**Directive:** Reproduce exactly the lines from the one containing "for part in" down to the one containing "obj.matrix_parent_inverse = Matrix.Identity(4)", including both of those lines, and nothing else.

━━━ Records for this exercise

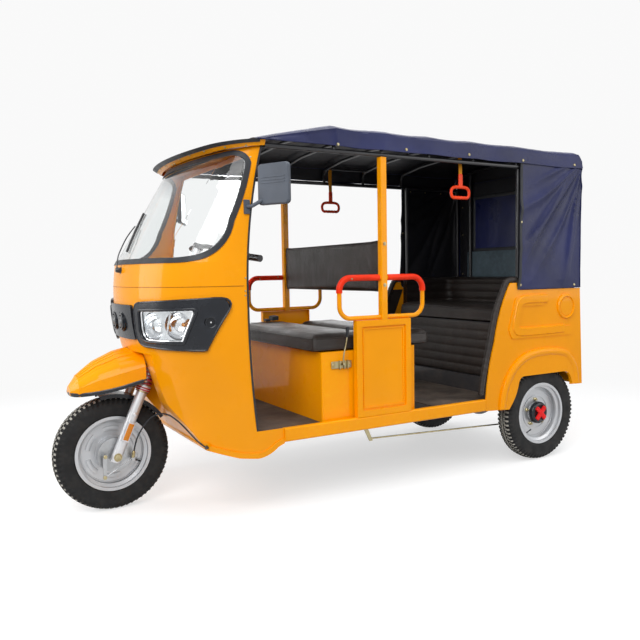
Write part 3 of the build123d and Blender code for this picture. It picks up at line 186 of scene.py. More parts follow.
def enamel(name, rgb, rough, coat, peel=0.05, dust=0.12, metal=0.0, shine=0.4):
    """Sprayed paint: slight mottle, orange peel, and dust that settles low down."""
    colour = srgb(*rgb)
    look = Look(name, Coat_Weight=coat, Coat_Roughness=0.05, Metallic=metal, Specular_IOR_Level=shine)
    mottle = look.blend(look.ramp(look.grain(2.6), 0.35, 0.65), shade(colour, 0.94), shade(colour, 1.03))
    low = look.ramp(look.above_ground(), 0.62, 0.2)
    film = look.times(low, look.ramp(look.grain(9, 5), 0.45, 0.75, 0, dust))
    wear = look.times(look.edges(), look.ramp(look.grain(60), 0.5, 0.7, 0, 0.35))
    look.paint(film, look.blend(wear, mottle, shade(colour, 1.25)), srgb(168, 150, 128))
    look.roughen(14, 4, rough - 0.05, rough + 0.07)
    look.raise_by(look.grain(420, 2), peel, 0.0006)


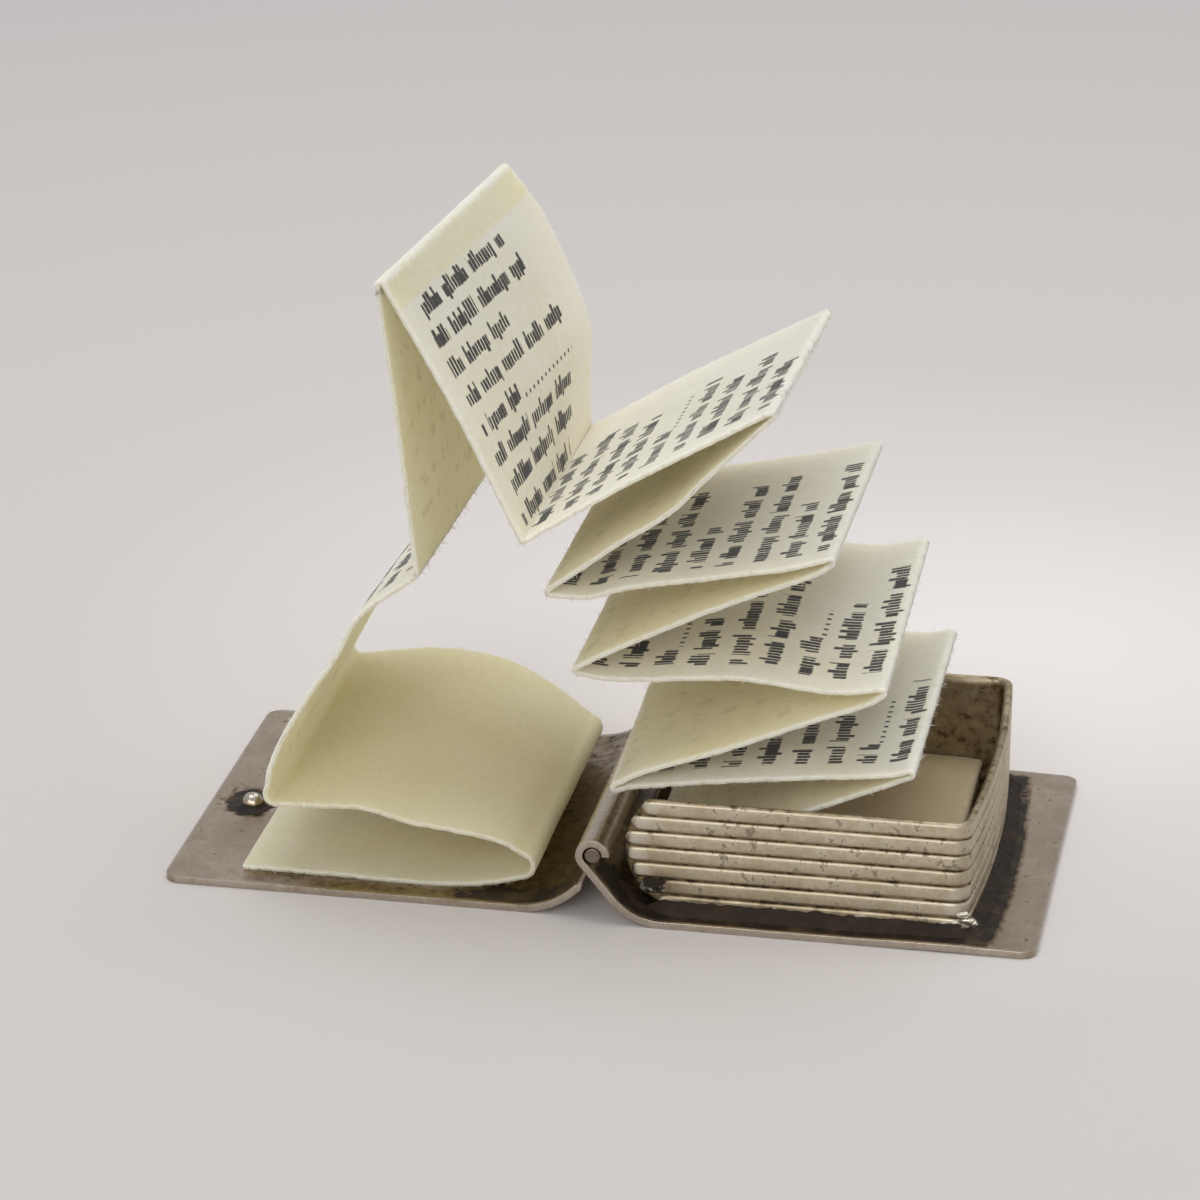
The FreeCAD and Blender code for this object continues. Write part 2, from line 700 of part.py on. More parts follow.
for thing in doc.Objects:
    if "Invalid" in thing.State or "Error" in thing.State:
        raise ValueError(thing.Label + " failed: " + str(thing.State))

os.makedirs("parts", exist_ok=True)
for part in parts:
    shape = part.Shape
    if shape.isNull() or not shape.isValid() or not shape.Solids:
        raise ValueError(part.Label + " is not a sound solid")
    shape.exportStep(os.path.join("parts", part.Label + ".step"))
    box = shape.BoundBox
    print(
        part.Label, "solids", len(shape.Solids), "volume %.3f" % shape.Volume,
        "x %.2f %.2f y %.2f %.2f z %.2f %.2f" % (box.XMin, box.XMax, box.YMin, box.YMax, box.ZMin, box.ZMax),
    )
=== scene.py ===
import math

import bmesh
import bpy
import numpy as np
from mathutils import Matrix, Vector, noise


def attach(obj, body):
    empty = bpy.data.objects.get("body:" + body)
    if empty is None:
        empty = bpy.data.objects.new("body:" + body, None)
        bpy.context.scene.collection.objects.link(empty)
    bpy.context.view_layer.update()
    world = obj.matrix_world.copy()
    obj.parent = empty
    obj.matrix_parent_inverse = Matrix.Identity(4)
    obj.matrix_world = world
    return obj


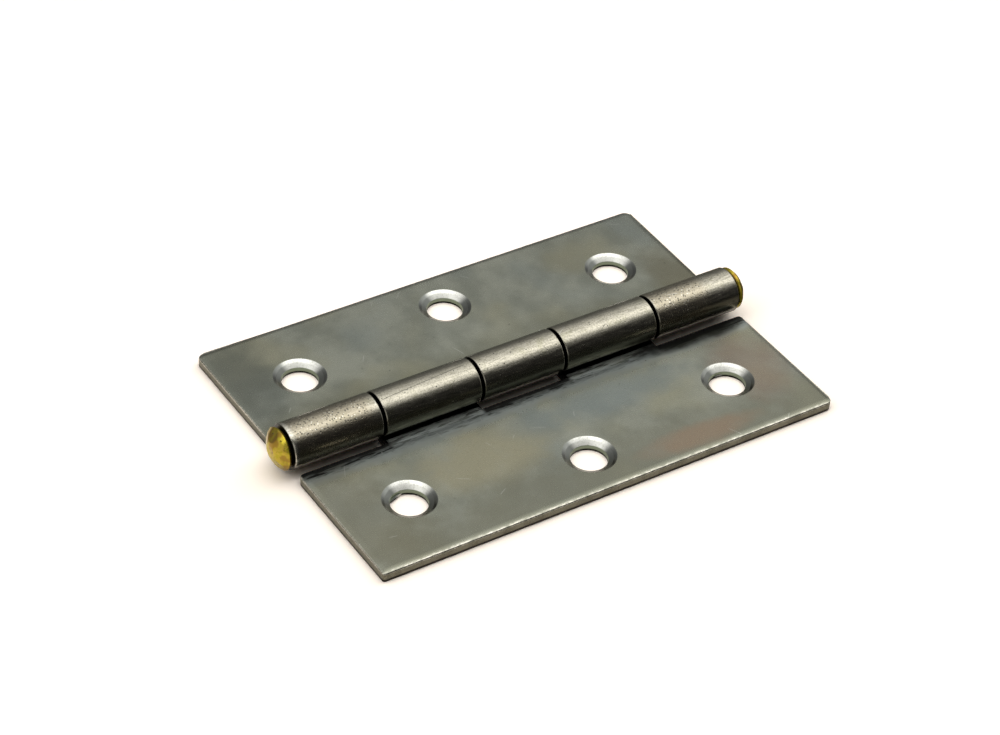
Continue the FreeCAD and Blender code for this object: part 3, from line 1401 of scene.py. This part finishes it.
    def tear_burrs(self) -> None:
        """Leaves slivers of torn metal in the holes, joined to the leaf."""
        for burr in self.burrs:
            x, y = self.press.hole_places(self.side)[burr.hole]
            middle = math.radians((burr.start + burr.end) / 2)
            half = math.radians((burr.end - burr.start) / 2)
            radius = self.press.hole_radius
            bpy.ops.mesh.primitive_cylinder_add(vertices=self.hole_steps, radius=radius + self.burr_root,
                                                depth=burr.high - burr.low,
                                                location=(x, y, (burr.low + burr.high) / 2))
            sliver = bpy.context.object
            bpy.ops.object.transform_apply(location=True, rotation=True, scale=True)
            way = Vector((math.cos(middle), math.sin(middle), 0.0))
            with edit_mode(sliver):
                bpy.ops.mesh.select_all(action="SELECT")
                bpy.ops.mesh.bisect(plane_co=Vector((x, y, 0.0)) + way * radius * math.cos(half),
                                    plane_no=way, clear_inner=True, use_fill=True)
            make_active(self.piece)
            sliver.select_set(True)
            bpy.ops.object.join()

    def dress(self) -> None:
        """Gives the leaf its finish and its body."""
        self.piece.data.materials.clear()
        self.piece.data.materials.append(self.finish.paint())
        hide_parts(self.node)
        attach(self.piece, self.body)


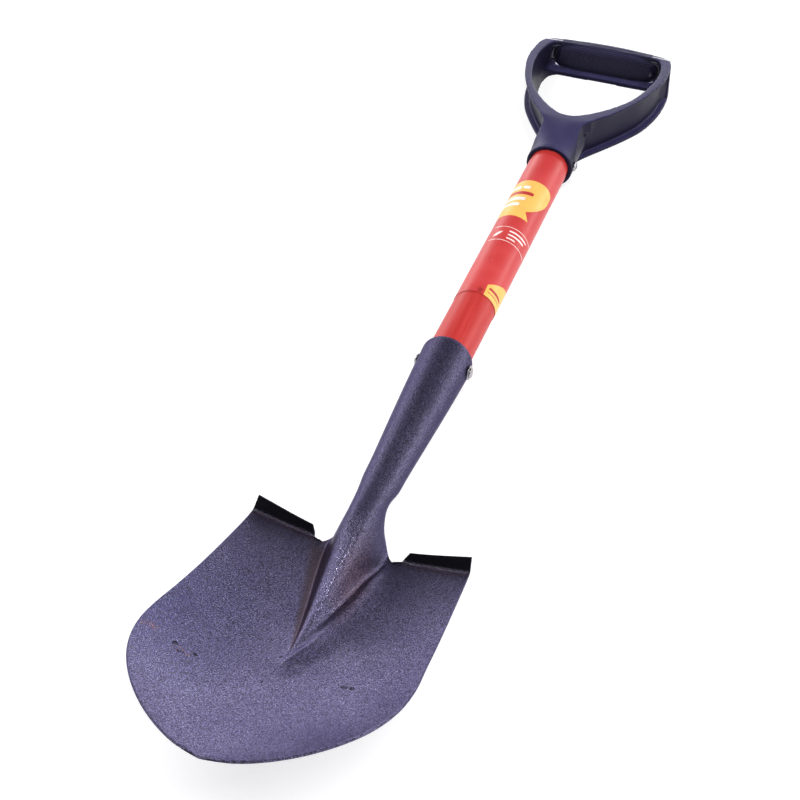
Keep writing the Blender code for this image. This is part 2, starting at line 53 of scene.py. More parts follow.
def smooth_value(knots, place):
    """The value at a place on a smooth curve through knots of (place, value), in rising order."""
    place = min(max(place, knots[0][0]), knots[-1][0])
    i = 0
    while i < len(knots) - 2 and place > knots[i + 1][0]:
        i += 1
    before = knots[i - 1] if i else knots[i]
    after = knots[i + 2] if i + 2 < len(knots) else knots[i + 1]
    start, end = knots[i], knots[i + 1]
    span = end[0] - start[0]
    slope_start = (end[1] - before[1]) / (end[0] - before[0])
    slope_end = (after[1] - start[1]) / (after[0] - start[0])
    s = (place - start[0]) / span
    return (
        (1 + 2 * s) * (1 - s) ** 2 * start[1]
        + s * (1 - s) ** 2 * span * slope_start
        + s * s * (3 - 2 * s) * end[1]
        + s * s * (s - 1) * span * slope_end
    )


def smooth_path(points, count):
    """count points spread evenly along a smooth plane curve through the points."""
    along = [0.0]
    for a, b in zip(points, points[1:]):
        along.append(along[-1] + math.dist(a, b))
    xs = [(s, p[0]) for s, p in zip(along, points)]
    ys = [(s, p[1]) for s, p in zip(along, points)]
    places = [along[-1] * k / (count - 1) for k in range(count)]
    return [(smooth_value(xs, s), smooth_value(ys, s)) for s in places]


def add_object(name, data):
    obj = bpy.data.objects.new(name, data)
    bpy.context.scene.collection.objects.link(obj)
    return obj


def add_mesh(name, bm, smooth=True):
    data = bpy.data.meshes.new(name)
    bm.to_mesh(data)
    bm.free()
    obj = add_object(name, data)
    if smooth:
        data.shade_smooth()
    return obj


def apply_modifiers(obj):
    """Makes what an object's modifiers give its own mesh."""
    bpy.context.view_layer.update()
    graph = bpy.context.evaluated_depsgraph_get()
    data = bpy.data.meshes.new_from_object(obj.evaluated_get(graph), depsgraph=graph)
    obj.modifiers.clear()
    obj.data = data
    return obj


def cut(obj, *cutters):
    """Takes the cutters' shapes out of an object, and removes them."""
    for cutter in cutters:
        made = obj.modifiers.new("cut", "BOOLEAN")
        made.operation = "DIFFERENCE"
        made.solver = "EXACT"
        made.object = cutter
    apply_modifiers(obj)
    for cutter in cutters:
        bpy.data.objects.remove(cutter, do_unlink=True)


def finish_piece(obj, material, replaces=()):
    """Gives a piece its material, body and slot, and the CAD nodes that it stands for."""
    obj.data.materials.clear()
    obj.data.materials.append(material)
    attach(obj, BODY)
    if replaces:
        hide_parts(*replaces)
    return obj


# ---- node materials --------------------------------------


class Nodes:
    """A node tree with short calls for adding nodes."""

    def __init__(self, tree):
        self.tree = tree

    def feed(self, socket, value):
        if isinstance(value, bpy.types.NodeSocket):
            self.tree.links.new(value, socket)
        else:
            socket.default_value = value

    def node(self, kind, fed=(), **settings):
        """A node with its settings, and with what is fed to its inputs, by number or name."""
        made = self.tree.nodes.new(kind)
        for name, value in settings.items():
            setattr(made, name, value)
        for socket, value in dict(fed).items():
            self.feed(made.inputs[socket], value)
        return made


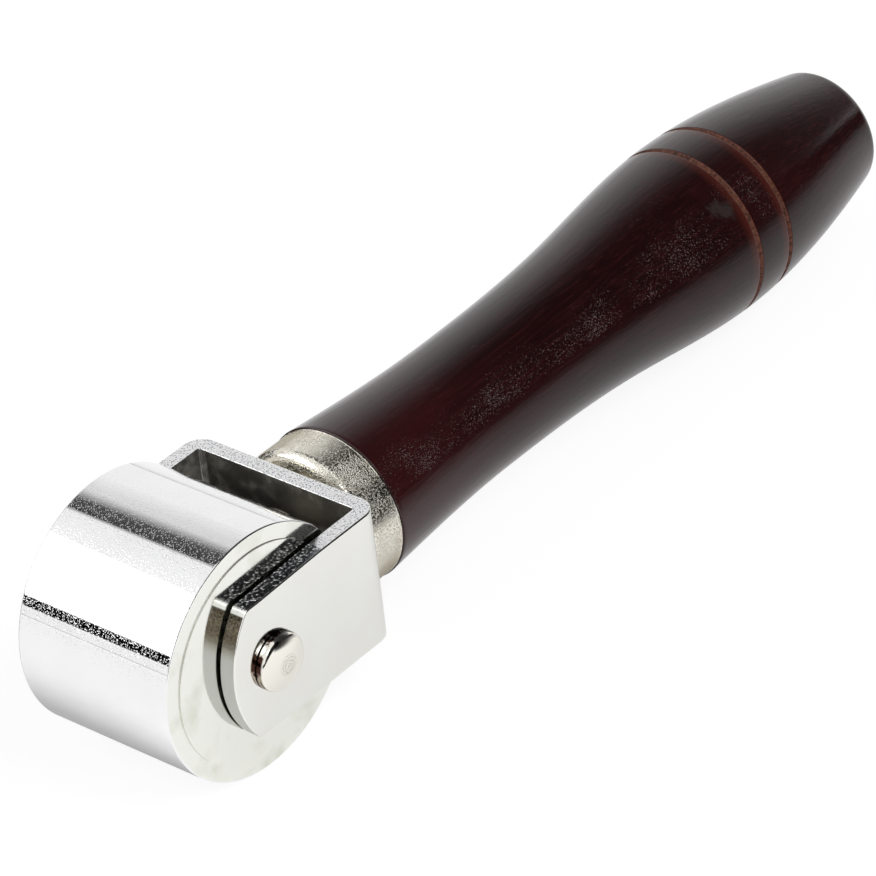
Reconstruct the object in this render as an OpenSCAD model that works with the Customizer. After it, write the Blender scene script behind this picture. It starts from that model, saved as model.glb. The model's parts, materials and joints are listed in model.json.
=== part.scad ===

━━━━━━

**Written answer:**
for part in parts:
    shape = part.Shape
    if shape.isNull() or not shape.isValid() or not shape.Solids:
        raise ValueError(part.Label + " is not a sound solid")
    shape.exportStep(os.path.join("parts", part.Label + ".step"))
    box = shape.BoundBox
    print(
        part.Label, "solids", len(shape.Solids), "volume %.3f" % shape.Volume,
        "x %.2f %.2f y %.2f %.2f z %.2f %.2f" % (box.XMin, box.XMax, box.YMin, box.YMax, box.ZMin, box.ZMax),
    )
=== scene.py ===
import math

import bmesh
import bpy
import numpy as np
from mathutils import Matrix, Vector, noise


def attach(obj, body):
    empty = bpy.data.objects.get("body:" + body)
    if empty is None:
        empty = bpy.data.objects.new("body:" + body, None)
        bpy.context.scene.collection.objects.link(empty)
    bpy.context.view_layer.update()
    world = obj.matrix_world.copy()
    obj.parent = empty
    obj.matrix_parent_inverse = Matrix.Identity(4)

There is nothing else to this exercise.